The task: Restate, word for word, every line of the data.

Dataset excerpt:
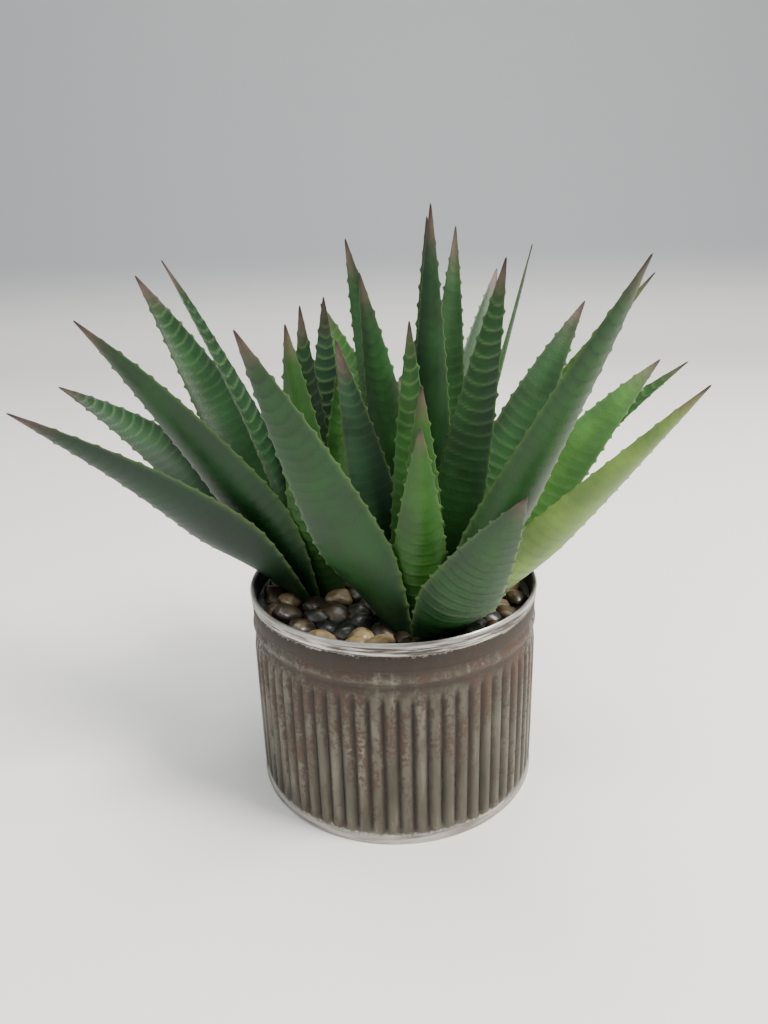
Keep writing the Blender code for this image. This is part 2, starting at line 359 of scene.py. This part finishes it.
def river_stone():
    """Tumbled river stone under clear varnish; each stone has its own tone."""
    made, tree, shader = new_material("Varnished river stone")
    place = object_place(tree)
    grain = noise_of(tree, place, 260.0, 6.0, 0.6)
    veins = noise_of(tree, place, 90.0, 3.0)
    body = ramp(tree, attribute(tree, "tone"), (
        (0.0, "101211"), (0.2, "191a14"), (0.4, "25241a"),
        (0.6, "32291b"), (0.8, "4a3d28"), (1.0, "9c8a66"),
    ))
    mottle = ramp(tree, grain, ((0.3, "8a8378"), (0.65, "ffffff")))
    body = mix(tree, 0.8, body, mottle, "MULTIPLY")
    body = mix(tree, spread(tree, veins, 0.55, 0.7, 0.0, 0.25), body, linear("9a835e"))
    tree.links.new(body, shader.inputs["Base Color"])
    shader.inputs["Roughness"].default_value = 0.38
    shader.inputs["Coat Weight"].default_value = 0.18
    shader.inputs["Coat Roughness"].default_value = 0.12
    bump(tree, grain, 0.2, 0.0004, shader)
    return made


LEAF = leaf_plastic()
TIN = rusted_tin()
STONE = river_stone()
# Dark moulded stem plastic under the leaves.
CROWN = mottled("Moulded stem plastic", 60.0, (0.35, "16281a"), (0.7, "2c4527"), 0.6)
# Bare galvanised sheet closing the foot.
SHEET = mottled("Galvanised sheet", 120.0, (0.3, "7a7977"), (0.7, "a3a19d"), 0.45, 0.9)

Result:
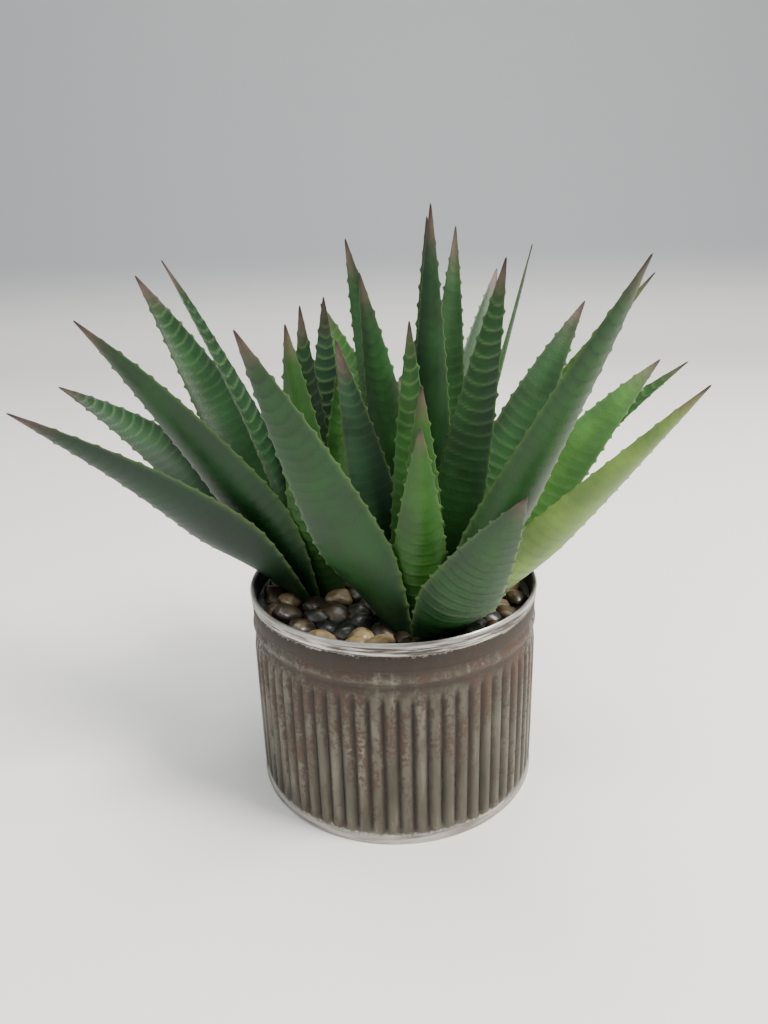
Keep writing the Blender code for this image. This is part 2, starting at line 359 of scene.py. This part finishes it.
def river_stone():
    """Tumbled river stone under clear varnish; each stone has its own tone."""
    made, tree, shader = new_material("Varnished river stone")
    place = object_place(tree)
    grain = noise_of(tree, place, 260.0, 6.0, 0.6)
    veins = noise_of(tree, place, 90.0, 3.0)
    body = ramp(tree, attribute(tree, "tone"), (
        (0.0, "101211"), (0.2, "191a14"), (0.4, "25241a"),
        (0.6, "32291b"), (0.8, "4a3d28"), (1.0, "9c8a66"),
    ))
    mottle = ramp(tree, grain, ((0.3, "8a8378"), (0.65, "ffffff")))
    body = mix(tree, 0.8, body, mottle, "MULTIPLY")
    body = mix(tree, spread(tree, veins, 0.55, 0.7, 0.0, 0.25), body, linear("9a835e"))
    tree.links.new(body, shader.inputs["Base Color"])
    shader.inputs["Roughness"].default_value = 0.38
    shader.inputs["Coat Weight"].default_value = 0.18
    shader.inputs["Coat Roughness"].default_value = 0.12
    bump(tree, grain, 0.2, 0.0004, shader)
    return made


LEAF = leaf_plastic()
TIN = rusted_tin()
STONE = river_stone()
# Dark moulded stem plastic under the leaves.
CROWN = mottled("Moulded stem plastic", 60.0, (0.35, "16281a"), (0.7, "2c4527"), 0.6)
# Bare galvanised sheet closing the foot.
SHEET = mottled("Galvanised sheet", 120.0, (0.3, "7a7977"), (0.7, "a3a19d"), 0.45, 0.9)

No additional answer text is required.